## EXERCISE MATERIAL

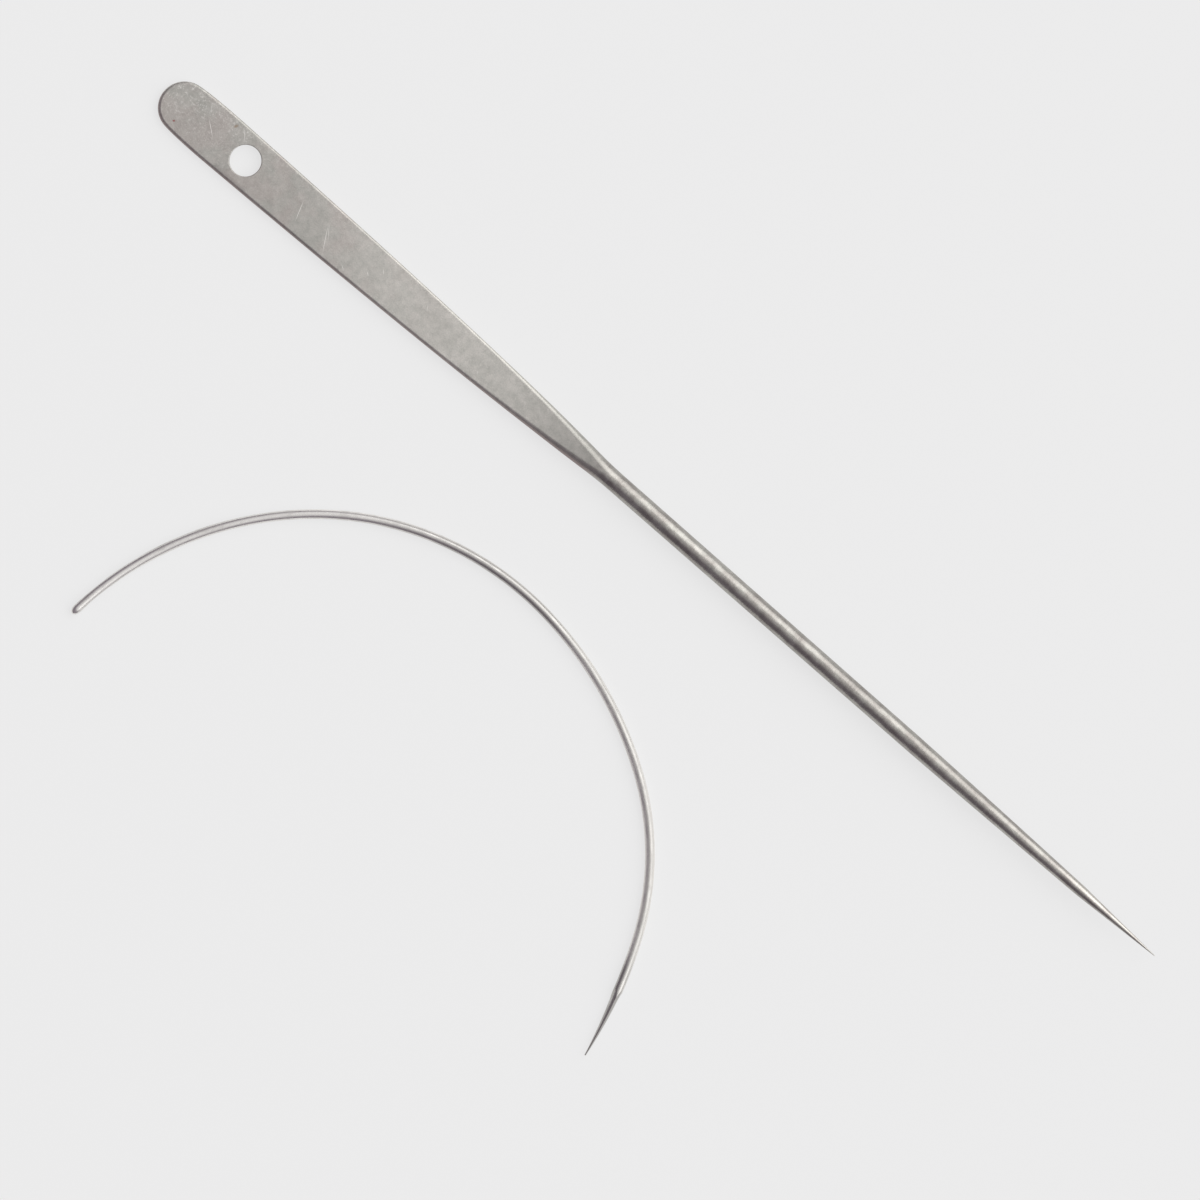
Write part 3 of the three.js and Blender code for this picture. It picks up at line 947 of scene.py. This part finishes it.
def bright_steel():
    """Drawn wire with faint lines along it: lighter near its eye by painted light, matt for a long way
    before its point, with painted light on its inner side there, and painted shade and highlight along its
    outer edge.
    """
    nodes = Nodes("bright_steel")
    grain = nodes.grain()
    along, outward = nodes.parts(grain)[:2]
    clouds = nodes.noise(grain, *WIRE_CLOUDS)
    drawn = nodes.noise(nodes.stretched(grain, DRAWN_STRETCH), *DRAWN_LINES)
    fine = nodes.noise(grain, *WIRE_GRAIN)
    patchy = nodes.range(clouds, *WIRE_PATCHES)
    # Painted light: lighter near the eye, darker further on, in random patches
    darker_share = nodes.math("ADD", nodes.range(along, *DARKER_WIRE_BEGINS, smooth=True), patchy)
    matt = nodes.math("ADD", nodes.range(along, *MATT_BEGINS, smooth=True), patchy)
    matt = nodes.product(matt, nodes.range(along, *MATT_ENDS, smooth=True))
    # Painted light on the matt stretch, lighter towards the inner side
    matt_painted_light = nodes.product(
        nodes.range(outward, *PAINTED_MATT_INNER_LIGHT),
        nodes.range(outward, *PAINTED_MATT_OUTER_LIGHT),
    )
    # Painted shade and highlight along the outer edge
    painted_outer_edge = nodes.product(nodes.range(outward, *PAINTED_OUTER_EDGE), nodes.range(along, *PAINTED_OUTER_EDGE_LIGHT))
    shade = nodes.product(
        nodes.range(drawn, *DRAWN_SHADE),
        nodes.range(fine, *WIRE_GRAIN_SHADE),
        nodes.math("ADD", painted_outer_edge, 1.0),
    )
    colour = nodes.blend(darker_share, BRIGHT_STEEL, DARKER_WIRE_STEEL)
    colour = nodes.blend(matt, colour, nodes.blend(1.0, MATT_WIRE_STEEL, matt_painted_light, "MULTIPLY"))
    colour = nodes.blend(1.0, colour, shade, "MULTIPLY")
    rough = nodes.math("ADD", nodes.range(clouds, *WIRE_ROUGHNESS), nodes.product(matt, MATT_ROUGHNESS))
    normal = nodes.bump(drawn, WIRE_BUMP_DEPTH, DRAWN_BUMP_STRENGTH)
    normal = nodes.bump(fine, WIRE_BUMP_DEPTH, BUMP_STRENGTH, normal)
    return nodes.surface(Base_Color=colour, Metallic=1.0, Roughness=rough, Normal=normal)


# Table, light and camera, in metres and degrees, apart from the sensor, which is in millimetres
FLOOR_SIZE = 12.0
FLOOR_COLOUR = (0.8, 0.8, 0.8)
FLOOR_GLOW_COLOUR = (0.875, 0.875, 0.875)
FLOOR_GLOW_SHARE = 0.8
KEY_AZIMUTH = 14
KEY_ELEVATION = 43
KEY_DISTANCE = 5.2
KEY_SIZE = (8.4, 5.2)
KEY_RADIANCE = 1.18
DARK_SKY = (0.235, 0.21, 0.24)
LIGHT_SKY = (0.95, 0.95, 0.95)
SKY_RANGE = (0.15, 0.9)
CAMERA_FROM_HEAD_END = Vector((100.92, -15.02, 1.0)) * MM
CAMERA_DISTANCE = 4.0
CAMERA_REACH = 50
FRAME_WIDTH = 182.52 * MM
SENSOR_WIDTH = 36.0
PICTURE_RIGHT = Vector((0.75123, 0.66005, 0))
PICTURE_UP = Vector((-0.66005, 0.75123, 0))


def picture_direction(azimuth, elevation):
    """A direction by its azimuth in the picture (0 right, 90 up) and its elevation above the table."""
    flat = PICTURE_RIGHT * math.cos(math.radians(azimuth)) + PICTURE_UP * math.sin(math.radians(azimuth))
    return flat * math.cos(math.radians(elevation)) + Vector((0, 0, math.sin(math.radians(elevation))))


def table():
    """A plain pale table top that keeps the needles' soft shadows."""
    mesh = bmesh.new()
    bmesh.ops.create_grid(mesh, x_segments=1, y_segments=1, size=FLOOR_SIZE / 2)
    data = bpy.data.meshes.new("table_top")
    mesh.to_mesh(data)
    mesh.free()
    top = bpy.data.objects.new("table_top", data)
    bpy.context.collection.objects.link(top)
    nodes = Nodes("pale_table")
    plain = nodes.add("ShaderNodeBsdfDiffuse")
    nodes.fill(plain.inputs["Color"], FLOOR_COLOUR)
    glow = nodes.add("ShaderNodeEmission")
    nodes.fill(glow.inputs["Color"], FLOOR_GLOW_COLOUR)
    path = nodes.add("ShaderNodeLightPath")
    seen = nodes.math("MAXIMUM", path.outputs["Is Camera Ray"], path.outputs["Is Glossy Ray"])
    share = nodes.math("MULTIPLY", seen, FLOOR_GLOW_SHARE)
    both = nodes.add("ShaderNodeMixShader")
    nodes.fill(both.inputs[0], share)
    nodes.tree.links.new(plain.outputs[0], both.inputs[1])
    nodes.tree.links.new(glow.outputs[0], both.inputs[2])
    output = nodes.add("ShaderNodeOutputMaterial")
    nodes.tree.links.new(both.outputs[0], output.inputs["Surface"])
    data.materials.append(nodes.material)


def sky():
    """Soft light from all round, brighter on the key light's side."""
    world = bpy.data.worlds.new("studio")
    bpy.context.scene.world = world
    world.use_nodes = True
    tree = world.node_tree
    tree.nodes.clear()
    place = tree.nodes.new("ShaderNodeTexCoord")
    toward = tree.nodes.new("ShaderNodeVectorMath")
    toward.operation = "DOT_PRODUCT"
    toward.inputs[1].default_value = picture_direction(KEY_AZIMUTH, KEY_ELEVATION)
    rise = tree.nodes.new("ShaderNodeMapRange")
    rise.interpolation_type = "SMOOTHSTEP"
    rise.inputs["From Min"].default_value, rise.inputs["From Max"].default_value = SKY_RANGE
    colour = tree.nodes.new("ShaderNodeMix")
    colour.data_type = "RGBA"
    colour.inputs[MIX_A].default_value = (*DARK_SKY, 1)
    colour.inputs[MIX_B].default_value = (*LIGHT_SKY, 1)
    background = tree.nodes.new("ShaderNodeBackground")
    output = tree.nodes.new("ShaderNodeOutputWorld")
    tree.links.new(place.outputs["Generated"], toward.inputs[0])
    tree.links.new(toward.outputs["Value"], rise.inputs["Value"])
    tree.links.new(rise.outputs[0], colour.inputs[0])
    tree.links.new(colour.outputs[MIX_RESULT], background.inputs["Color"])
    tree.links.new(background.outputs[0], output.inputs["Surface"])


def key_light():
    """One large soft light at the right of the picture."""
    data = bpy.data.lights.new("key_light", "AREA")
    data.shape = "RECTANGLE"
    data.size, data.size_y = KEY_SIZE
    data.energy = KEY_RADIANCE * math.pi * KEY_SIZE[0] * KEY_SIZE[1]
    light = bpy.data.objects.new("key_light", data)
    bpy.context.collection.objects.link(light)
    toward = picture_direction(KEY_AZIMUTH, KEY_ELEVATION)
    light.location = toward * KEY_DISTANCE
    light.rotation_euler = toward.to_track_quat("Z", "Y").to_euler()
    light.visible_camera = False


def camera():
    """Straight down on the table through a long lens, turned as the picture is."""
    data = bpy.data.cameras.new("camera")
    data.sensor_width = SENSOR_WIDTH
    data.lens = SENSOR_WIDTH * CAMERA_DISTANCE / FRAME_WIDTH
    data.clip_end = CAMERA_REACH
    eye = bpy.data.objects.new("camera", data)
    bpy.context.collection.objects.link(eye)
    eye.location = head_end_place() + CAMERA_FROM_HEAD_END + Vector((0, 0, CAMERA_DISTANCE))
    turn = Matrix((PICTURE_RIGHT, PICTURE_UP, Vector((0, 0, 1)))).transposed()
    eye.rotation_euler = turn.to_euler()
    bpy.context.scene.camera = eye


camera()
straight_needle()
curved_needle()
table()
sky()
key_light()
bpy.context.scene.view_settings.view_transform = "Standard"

...

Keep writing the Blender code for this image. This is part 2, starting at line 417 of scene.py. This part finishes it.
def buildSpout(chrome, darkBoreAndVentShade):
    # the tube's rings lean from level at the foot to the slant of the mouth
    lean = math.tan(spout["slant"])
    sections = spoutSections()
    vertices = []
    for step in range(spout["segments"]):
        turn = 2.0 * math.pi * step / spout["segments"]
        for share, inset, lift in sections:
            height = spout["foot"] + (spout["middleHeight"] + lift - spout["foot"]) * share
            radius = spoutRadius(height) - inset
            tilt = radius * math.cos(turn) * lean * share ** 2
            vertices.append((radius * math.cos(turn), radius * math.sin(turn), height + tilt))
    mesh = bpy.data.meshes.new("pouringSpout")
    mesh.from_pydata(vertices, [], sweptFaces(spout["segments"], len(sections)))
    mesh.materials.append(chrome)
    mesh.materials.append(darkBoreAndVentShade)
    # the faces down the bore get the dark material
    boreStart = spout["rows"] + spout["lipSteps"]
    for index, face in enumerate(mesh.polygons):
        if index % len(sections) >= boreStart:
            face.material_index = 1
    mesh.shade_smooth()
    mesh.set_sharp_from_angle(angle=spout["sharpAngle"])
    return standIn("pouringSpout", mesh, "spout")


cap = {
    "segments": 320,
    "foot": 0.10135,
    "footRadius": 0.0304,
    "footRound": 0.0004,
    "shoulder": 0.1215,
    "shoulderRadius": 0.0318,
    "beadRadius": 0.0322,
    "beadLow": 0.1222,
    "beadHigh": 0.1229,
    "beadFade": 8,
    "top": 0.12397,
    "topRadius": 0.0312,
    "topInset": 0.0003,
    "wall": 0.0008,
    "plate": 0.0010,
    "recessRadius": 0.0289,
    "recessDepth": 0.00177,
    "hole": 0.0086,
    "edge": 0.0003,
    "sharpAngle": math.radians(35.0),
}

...

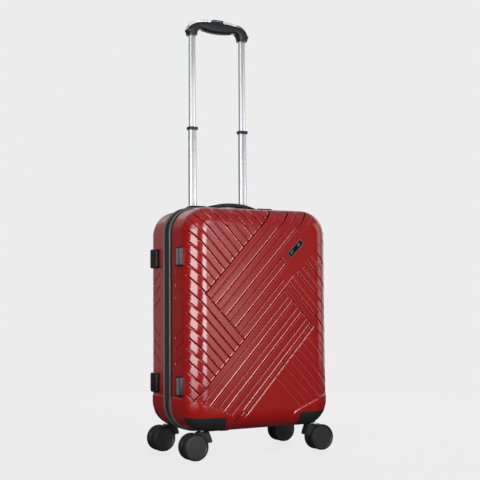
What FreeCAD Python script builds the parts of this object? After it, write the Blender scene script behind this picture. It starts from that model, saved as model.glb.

## GOAL
In the listing above, locate the line containing "Write part 3" and the line containing "Metallic=1.0, Roughness=rough, Normal=normal)", then transcribe both and every line between them verbatim.

## TASK RESPONSE
Write part 3 of the three.js and Blender code for this picture. It picks up at line 947 of scene.py. This part finishes it.
def bright_steel():
    """Drawn wire with faint lines along it: lighter near its eye by painted light, matt for a long way
    before its point, with painted light on its inner side there, and painted shade and highlight along its
    outer edge.
    """
    nodes = Nodes("bright_steel")
    grain = nodes.grain()
    along, outward = nodes.parts(grain)[:2]
    clouds = nodes.noise(grain, *WIRE_CLOUDS)
    drawn = nodes.noise(nodes.stretched(grain, DRAWN_STRETCH), *DRAWN_LINES)
    fine = nodes.noise(grain, *WIRE_GRAIN)
    patchy = nodes.range(clouds, *WIRE_PATCHES)
    # Painted light: lighter near the eye, darker further on, in random patches
    darker_share = nodes.math("ADD", nodes.range(along, *DARKER_WIRE_BEGINS, smooth=True), patchy)
    matt = nodes.math("ADD", nodes.range(along, *MATT_BEGINS, smooth=True), patchy)
    matt = nodes.product(matt, nodes.range(along, *MATT_ENDS, smooth=True))
    # Painted light on the matt stretch, lighter towards the inner side
    matt_painted_light = nodes.product(
        nodes.range(outward, *PAINTED_MATT_INNER_LIGHT),
        nodes.range(outward, *PAINTED_MATT_OUTER_LIGHT),
    )
    # Painted shade and highlight along the outer edge
    painted_outer_edge = nodes.product(nodes.range(outward, *PAINTED_OUTER_EDGE), nodes.range(along, *PAINTED_OUTER_EDGE_LIGHT))
    shade = nodes.product(
        nodes.range(drawn, *DRAWN_SHADE),
        nodes.range(fine, *WIRE_GRAIN_SHADE),
        nodes.math("ADD", painted_outer_edge, 1.0),
    )
    colour = nodes.blend(darker_share, BRIGHT_STEEL, DARKER_WIRE_STEEL)
    colour = nodes.blend(matt, colour, nodes.blend(1.0, MATT_WIRE_STEEL, matt_painted_light, "MULTIPLY"))
    colour = nodes.blend(1.0, colour, shade, "MULTIPLY")
    rough = nodes.math("ADD", nodes.range(clouds, *WIRE_ROUGHNESS), nodes.product(matt, MATT_ROUGHNESS))
    normal = nodes.bump(drawn, WIRE_BUMP_DEPTH, DRAWN_BUMP_STRENGTH)
    normal = nodes.bump(fine, WIRE_BUMP_DEPTH, BUMP_STRENGTH, normal)
    return nodes.surface(Base_Color=colour, Metallic=1.0, Roughness=rough, Normal=normal)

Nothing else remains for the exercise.